# cloudy Liquid soap?



## nappint (Jun 26, 2008)

So I made some liquid soap. I used the mild recipe in the sticky except I subbed PK for the coconut because I have a ton of PK. I calculated the lye according to Failor's book and I used my roaster to cook it. I only added 25% GM to it and I added that at emulsion. I've been testing it using Failor's method (1 oz paste to 2 oz boiling water) and my LS is still cloudy after 5 days.

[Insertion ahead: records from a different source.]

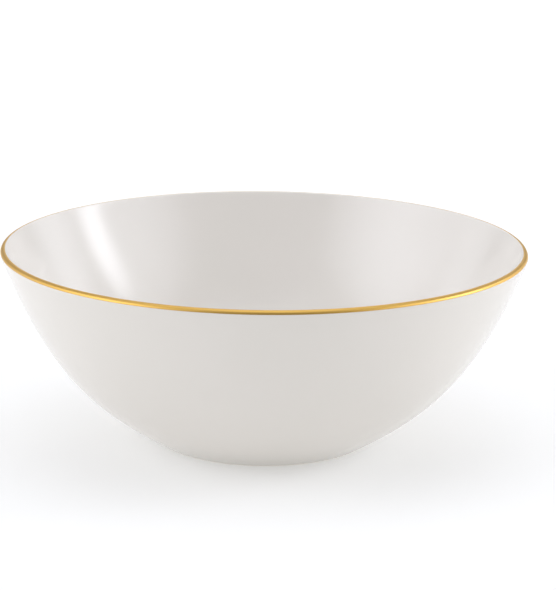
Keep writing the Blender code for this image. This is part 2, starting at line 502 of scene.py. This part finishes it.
# the glaze outside, from under the gold down to the foot
outsideCoat = {"bareFoot": 0.0013, "rounding": 0.00013}
line = stretch(shown, bowl["runOut"] + outsideCoat["bareFoot"], crown)
piece = turned("exteriorGlaze", coat(line, 0, glazeThickness), outsideCoat["rounding"])
finishPiece(piece, glazeMaterial, "exterior_glaze")

# the glaze inside, from under the gold to the middle of the floor
insideCoat = {"rounding": 0.0001}
line = stretch(shown, crown, lengthOf(shown))
piece = turned("interiorGlaze", coat(line, 0, glazeThickness), insideCoat["rounding"])
finishPiece(piece, glazeMaterial, "interior_glaze")

# the glaze on the underside, up to the bare foot
underCoat = {"bareFoot": 0.0007, "rounding": 0.00013}
line = stretch(hidden, 0, lengthOf(hidden) - bowl["runOut"] - underCoat["bareFoot"])
piece = turned("baseGlaze", coat(line, 0, glazeThickness), underCoat["rounding"])
finishPiece(piece, glazeMaterial, "base_glaze")

# the gold: film is its height above the glaze, low and pastTop are degrees round the lip's two roundings
gilding = {"film": 0.00004, "low": 13, "pastTop": 4, "rounding": 0.00003}
low = marks["lip"] + bowl["lipOuterRadius"] * math.radians(90 - bowl["lipSlope"] + gilding["low"])
high = marks["top"] + bowl["lipInnerRadius"] * math.radians(gilding["pastTop"])
line = stretch(shown, low, high)
piece = turned("goldRimBand", coat(line, -gilding["film"], gilding["film"]), gilding["rounding"])
finishPiece(piece, burnishedGold(), "gold_rim_band")

# the porcelain under the glaze, from the lip down to the top of the foot
body = {"rounding": 0}
wall = between(atDepth(shown, glazeThickness), bowl["footTop"], bowl["height"])
piece = turned("porcelainBody", wall[::-1] + [Vector((0, 0, bowl["footTop"]))], body["rounding"])
finishPiece(piece, firedPorcelain(), "porcelain_body")

# the foot ring, bare where it meets the table
ring = {"rounding": 0.0004}
outer = between(atDepth(shown, glazeThickness), 0, bowl["footTop"])
inner = between(atDepth(hidden, glazeThickness), 0, bowl["footTop"])
piece = turned("footRing", outer[::-1] + inner[::-1], ring["rounding"])
finishPiece(piece, firedPorcelain(), "foot_ring")
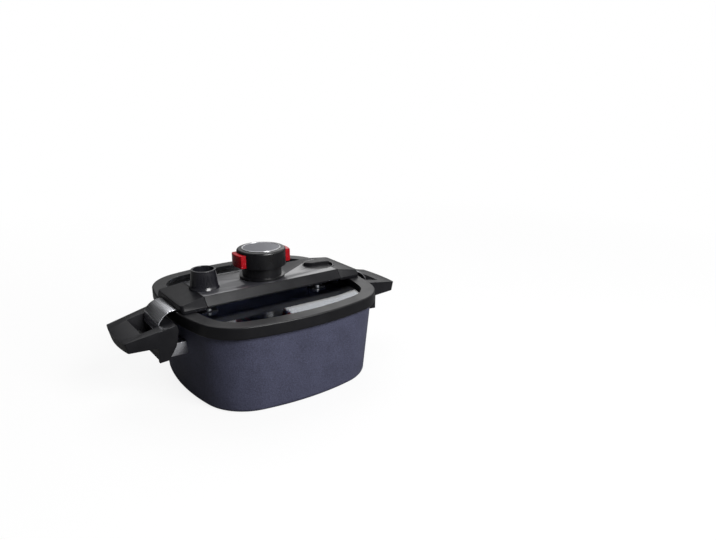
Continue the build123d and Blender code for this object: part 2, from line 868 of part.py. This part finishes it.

Does anyone know what on earth is going on with my soap? :crazy

Thanks!


----------



## Guest (Jul 29, 2011)

Some oils will make your soap cloudy, some will make it clearer... I believe that PK makes a cloudy soap... I will ck today and see... also did you use distilled water? the minerals in the water can and will make your soap cloudy... 
Some cloudy soaps will clear up when sequested a while, some don't.. 
Some will clear up with additives like alcohol
If you have cooked for five days, its time to stop cooking... dilute, neutralize and sequester and wait and see .... Its still wonderful soap to use, it just isn't clear.. and even then it might clear up when sequestered.. 
Failers book will tell which soaps have a tendency to cloud... 
It took me many batches of trial and error to get the receipe that I really liked and method I really liked to make a wonderful clear soap..
Don't throw it out.. it is good soap... color it and its still pretty..


----------



## tmfinley (Feb 21, 2008)

In my experience pko makes LS cloudy.


----------